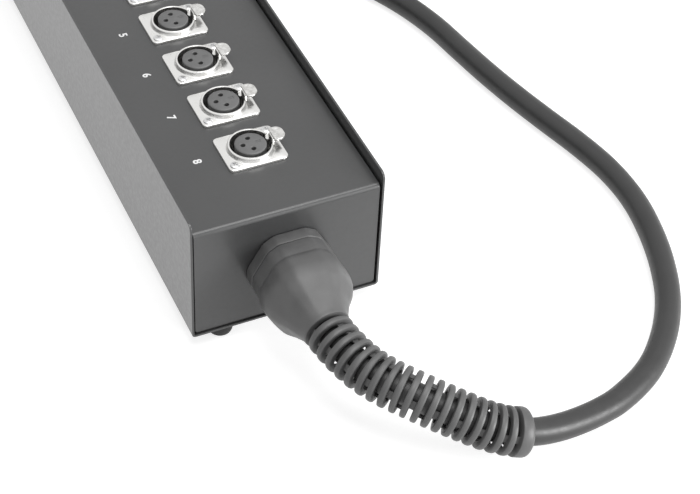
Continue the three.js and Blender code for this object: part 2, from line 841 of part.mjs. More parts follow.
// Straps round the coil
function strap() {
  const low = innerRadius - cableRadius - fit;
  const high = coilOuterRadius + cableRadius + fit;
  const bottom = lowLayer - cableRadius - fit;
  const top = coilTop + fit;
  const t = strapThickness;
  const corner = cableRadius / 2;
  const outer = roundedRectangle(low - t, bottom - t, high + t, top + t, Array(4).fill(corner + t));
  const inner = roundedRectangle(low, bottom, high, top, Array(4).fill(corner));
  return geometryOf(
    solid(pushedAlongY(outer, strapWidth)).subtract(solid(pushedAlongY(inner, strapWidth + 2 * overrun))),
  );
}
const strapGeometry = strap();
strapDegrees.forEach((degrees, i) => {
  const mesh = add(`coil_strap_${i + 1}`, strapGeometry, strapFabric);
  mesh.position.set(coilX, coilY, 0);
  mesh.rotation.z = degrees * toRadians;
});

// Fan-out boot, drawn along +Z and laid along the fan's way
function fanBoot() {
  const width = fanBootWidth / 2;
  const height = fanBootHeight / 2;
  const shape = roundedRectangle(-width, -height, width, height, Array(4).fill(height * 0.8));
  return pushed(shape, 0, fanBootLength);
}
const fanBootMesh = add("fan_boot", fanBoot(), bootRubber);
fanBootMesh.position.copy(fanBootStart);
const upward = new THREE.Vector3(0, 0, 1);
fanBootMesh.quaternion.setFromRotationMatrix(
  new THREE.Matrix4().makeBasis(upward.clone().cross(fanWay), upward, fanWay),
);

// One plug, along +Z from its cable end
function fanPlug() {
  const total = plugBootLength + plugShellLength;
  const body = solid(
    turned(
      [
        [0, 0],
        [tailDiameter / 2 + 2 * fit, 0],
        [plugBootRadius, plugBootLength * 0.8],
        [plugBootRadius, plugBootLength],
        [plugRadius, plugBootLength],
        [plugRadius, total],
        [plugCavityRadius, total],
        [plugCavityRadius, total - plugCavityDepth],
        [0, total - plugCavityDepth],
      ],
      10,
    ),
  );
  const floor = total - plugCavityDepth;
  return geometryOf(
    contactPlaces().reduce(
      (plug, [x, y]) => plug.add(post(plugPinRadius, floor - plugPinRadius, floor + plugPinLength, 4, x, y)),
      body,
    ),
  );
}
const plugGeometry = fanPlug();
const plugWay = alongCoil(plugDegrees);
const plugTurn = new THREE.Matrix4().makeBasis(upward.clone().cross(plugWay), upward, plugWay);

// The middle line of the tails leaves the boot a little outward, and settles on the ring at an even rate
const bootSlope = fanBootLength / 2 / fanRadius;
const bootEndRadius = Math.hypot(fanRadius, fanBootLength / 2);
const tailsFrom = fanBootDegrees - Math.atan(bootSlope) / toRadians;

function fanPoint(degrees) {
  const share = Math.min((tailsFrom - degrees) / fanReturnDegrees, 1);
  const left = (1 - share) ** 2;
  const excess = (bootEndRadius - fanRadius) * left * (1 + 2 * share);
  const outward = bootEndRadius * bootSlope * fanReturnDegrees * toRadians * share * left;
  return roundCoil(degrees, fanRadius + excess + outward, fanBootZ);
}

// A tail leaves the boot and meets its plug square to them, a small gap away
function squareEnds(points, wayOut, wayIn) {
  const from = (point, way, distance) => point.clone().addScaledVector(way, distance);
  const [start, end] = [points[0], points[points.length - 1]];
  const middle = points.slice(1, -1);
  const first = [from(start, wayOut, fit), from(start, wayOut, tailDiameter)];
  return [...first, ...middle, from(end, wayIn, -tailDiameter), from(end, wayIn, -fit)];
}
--
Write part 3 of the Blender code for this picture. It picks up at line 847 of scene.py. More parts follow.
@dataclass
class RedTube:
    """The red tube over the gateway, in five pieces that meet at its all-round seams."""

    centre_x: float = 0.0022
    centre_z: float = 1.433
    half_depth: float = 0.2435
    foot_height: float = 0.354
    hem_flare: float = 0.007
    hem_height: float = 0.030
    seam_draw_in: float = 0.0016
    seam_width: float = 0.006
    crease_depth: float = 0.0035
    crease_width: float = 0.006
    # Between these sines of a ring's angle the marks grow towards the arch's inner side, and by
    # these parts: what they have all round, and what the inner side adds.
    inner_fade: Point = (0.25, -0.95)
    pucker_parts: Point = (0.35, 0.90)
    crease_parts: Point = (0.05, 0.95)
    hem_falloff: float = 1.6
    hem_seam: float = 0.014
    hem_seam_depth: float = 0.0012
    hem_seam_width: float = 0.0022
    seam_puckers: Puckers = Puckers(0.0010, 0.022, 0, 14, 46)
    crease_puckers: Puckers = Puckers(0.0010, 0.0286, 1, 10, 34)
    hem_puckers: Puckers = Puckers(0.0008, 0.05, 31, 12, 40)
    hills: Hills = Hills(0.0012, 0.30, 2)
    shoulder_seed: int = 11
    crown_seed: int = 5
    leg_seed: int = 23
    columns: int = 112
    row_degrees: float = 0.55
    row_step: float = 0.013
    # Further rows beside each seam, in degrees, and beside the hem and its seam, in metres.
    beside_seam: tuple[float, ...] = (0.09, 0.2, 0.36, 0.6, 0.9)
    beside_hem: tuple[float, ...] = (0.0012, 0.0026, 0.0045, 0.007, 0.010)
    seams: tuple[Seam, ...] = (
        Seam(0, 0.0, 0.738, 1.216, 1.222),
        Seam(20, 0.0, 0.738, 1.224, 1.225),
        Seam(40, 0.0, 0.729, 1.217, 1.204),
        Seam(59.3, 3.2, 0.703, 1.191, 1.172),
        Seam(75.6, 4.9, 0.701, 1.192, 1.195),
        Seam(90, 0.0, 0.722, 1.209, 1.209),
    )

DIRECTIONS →
Above are the lines; repeat exactly the ones from the line containing "Write part 3" down to the line containing "red tube over", both inclusive.

SOLVED PROBLEM →
Write part 3 of the Blender code for this picture. It picks up at line 847 of scene.py. More parts follow.
@dataclass
class RedTube:
    """The red tube over the gateway, in five pieces that meet at its all-round seams."""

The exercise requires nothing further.